Evie Wyld has a remarkable talent for blending contemporary fiction with archaic and mythic literary devices. For lovers of mysteries, thrillers, and historical fiction, sociopolitical commentary and storylines that feature complex female protagonists, The Bass Rock does not disappoint. Following three interrelated narratives that span centuries, the book unfolds like an eerie, winding maze, with spine-chilling interludes around every corner. Wyld's grisly, visceral style will leave readers wondering: do witches, ghosts, and demons walk among us?
Aimee Bender has a knack for finding the surreal in mundane, everyday life. Following the success of The Particular Sadness of Lemon Cake, Bender continues to explore our deep, psychological attachment to the sights, smells, sounds, and treasured keepsakes of our childhoods. (Why do we continue to hang on to dried roses and beetle carcasses?) A fascinating rumination on memory, mental illness, and how we associate people and emotions with "stuff," The Butterfly Lampshade is sure to fill readers with a sweet-and-sour sense of nostalgia.

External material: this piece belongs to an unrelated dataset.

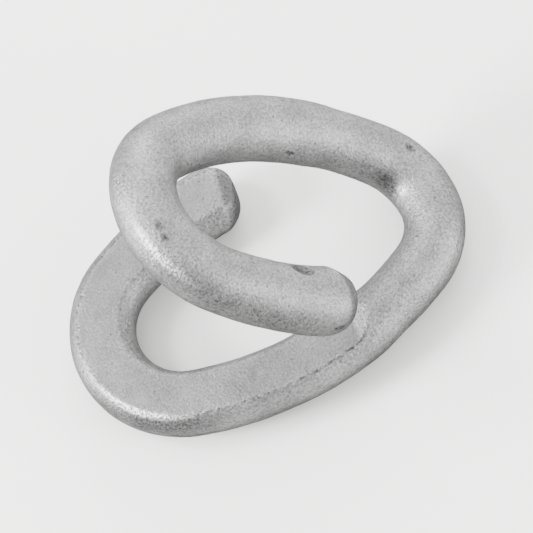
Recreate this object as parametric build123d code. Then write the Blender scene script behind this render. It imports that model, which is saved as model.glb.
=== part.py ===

We often use the word "cancer" as a metaphor for society's greatest ills, for deep-seated perils invisible to the naked eye. But what of cancer itself? If you know where to look, so-called "cancer clusters" are as pervasive and permeative in vulnerable populations as the tumors of poverty, classism, environmental injustice, racism, corruption, etc...The evils are cumulative, just like the toxins that are silently spreading into our watersheds, ecosystems, food chains, blood streams, and bloodlines. In this long-overdue biopsy, Arsenault blends investigative journalism, personal narrative, memoir, history, scientific research, and political commentary in a haunting diagnosis of our malignant future.